Aujourd'hui candidat péquiste, le patron de presse Pierre Karl Péladeau avait ses entrées auprès de Jean Charest, à l'époque où ce dernier était premier ministre, révèlent des extraits récents de l'agenda de l'ancien politicien obtenus par La Presse.

Hier, de passage à une station de radio de Québec, M. Péladeau s'est insurgé contre la proximité de M. Charest avec la famille Desmarais. Or, des extraits de l'agenda de M. Charest à l'époque où il était chef de l'opposition, avant 2003, ont été envoyés à l'UPAC, récemment. La Presse en avait fait état au printemps 2013. Ils indiquent que M. Charest était en contact régulier avec Marc Bibeau, le responsable du financement au PLQ, aussi administrateur de Power Corporation, propriétaire de Gesca, dont fait partie le quotidien LaPresse. On y apprend aussi que le chef libéral planifiait plusieurs rencontres avec la famille Desmarais entre 1999 et 2001.

En entrevue, M. Péladeau s'est indigné de cette proximité entre le monde politique et les gens d'affaires. «Moi, je ne suis jamais allé à Sagard comme Jean Charest l'a fait», a-t-il lancé. Les journaux de Québecor ont à maintes reprises fait des reportages sur le domaine de la famille Desmarais dans Charlevoix.

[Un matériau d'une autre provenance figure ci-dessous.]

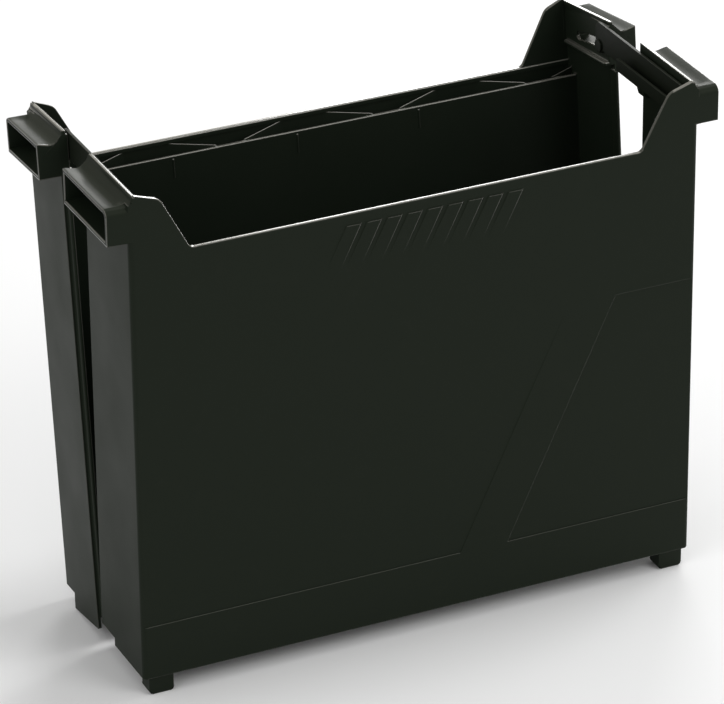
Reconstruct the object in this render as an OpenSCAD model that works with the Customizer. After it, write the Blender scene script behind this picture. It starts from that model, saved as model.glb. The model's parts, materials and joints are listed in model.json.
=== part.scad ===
// Portable file box: two tray halves hinged along the bottom, standing open in a V.
// The front half is upright. The rear half leans back about the hinge pins.
// X runs along the front wall, +Y points to the rear half, Z = 0 is the table.

/* [Box] */
// Width over the outer faces of the end walls
box_w = 368; // [348:1:390]
// Height of the straight middle of both long rims
rim_z = 291.5; // [270:0.5:300]
// Height of the top edge of the end walls
top_z = 331; // [322:0.5:345]
// Wall thickness
wall = 2.5; // [2:0.1:3]
// Radius of the upright outer corners
corner_r = 3; // [2:0.5:5]
// Depth of the front half, from its front face to its open edge
front_depth = 66; // [60:0.5:76]
// Depth of the rear half, from its open edge to its back face
rear_depth = 59.4; // [56:0.2:70]
// How far each rear end wall leans in from its open edge to the back
rear_taper = 3.2; // [1:0.1:3.4]

/* [Hinge] */
// Space between the open edges of the halves when the box is closed
shell_gap = 6; // [5:0.2:8]
// Angle at which the rear half leans back
open_angle = 6.2; // [4:0.1:7]
// Height of the hinge axis
hinge_z = 12; // [10.5:0.1:13]
// Diameter of the hinge pins
hinge_pin_d = 4; // [3:0.1:4.6]
// Outer diameter of the hinge knuckles
knuckle_d = 9; // [7.5:0.1:9.4]
// Length of one knuckle
knuckle_l = 20; // [12:1:30]
// Distance of each group of knuckles from the middle of the box
knuckle_x = 105; // [70:1:120]

/* [Grips] */
// How far a grip stands out from its end wall
grip_out = 13.5; // [11:0.5:18]
// Height of a grip from its underside to its flat lip
grip_h = 22.5; // [19:0.5:26]
// Radius of the hollow curve between the lip and the top edge
cove_r = 5.5; // [4.5:0.1:8]
// Radius of a grip's outer top corner
grip_corner_r = 5; // [3:0.5:7]

/* [Ears] */
// Width of an ear where it meets the rim
ear_w = 38; // [34:1:46]
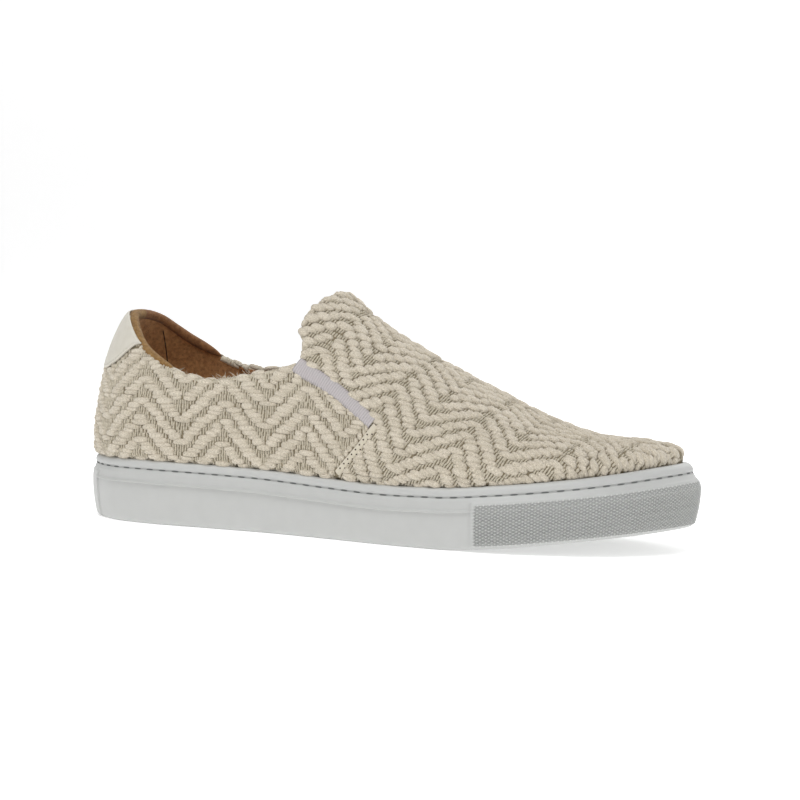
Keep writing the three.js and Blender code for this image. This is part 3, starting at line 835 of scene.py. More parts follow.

«C'est ça aussi, l'héritage de Jean Charest, cette proximité avec le monde des affaires, ce détournement de la démocratie où elle ne se fait plus à l'Assemblée nationale, mais dans des salons feutrés. C'est l'illustration flagrante de ce que l'ère libérale nous a donné», a lancé le magnat de la presse, candidat péquiste dans Saint-Jérôme.

Mais LaPresse a obtenu des extraits bien plus récents de l'agenda de M. Charest qui montrent que le patron de Québecor avait des rapports réguliers avec l'ex-premier ministre. En octobre 2011, par exemple, M. Charest participait à un souper restreint, chez Denise Filiatrault, au Tropique Nord, avenue Pierre-Dupuy. S'y trouvaient Pierre Karl Péladeau et sa conjointe Julie Snyder, de même que Gilbert Rozon et sa conjointe Danielle Roy.

Conversation et rencontre

Le 1er juin 2011, l'agenda indique que M. Charest s'est entretenu au téléphone avec M. Péladeau. Le sujet de la conversation ne figure pas à l'agenda, mais à l'époque, l'injection de 200 millions de fonds publics dans l'amphithéâtre multifonctionnel de Québec faisait les manchettes. Québecor est un acteur important dans ce projet. Trois jours plus tôt, M. Charest avait invité des patrons de Québecor à son cabinet de Montréal. Lors d'une «rencontre privée», on retrouvait, outre M. Charest et son chef de cabinet de l'époque, Luc Bastien, M. Péladeau et Martin Tremblay, décrit comme «conseiller principal aux projets spéciaux». En fait, M. Tremblay est le principal responsable du dossier de l'amphithéâtre.

Mais ce dossier n'est pas le seul qui a conduit PKP au bureau du premier ministre libéral. Une autre série de pages de l'agenda, remontant à 2005 et 2003, illustre aussi leur proximité. Le 26 avril 2005, M. Charest recevra M. Péladeau à son bureau pour une oeuvre caritative présidée par le magnat de la presse. M. Péladeau est alors accompagné de Pierre Lampron, vice-président aux relations institutionnelles de Québecor. M. Lampron est le père de Julien Lampron, qui était producteur chez TVA, propriété de Québecor, avant de devenir directeur des communications au cabinet de Pauline Marois.

Enfin, l'agenda de Jean Charest indiquait en date du 20 septembre 2003 que le premier ministre assistait à «une réception chez Julie Snyder et Pierre Karl Péladeau», à Eastman, avec, en regard, le numéro de téléphone du couple et celui de leurs cellulaires personnels.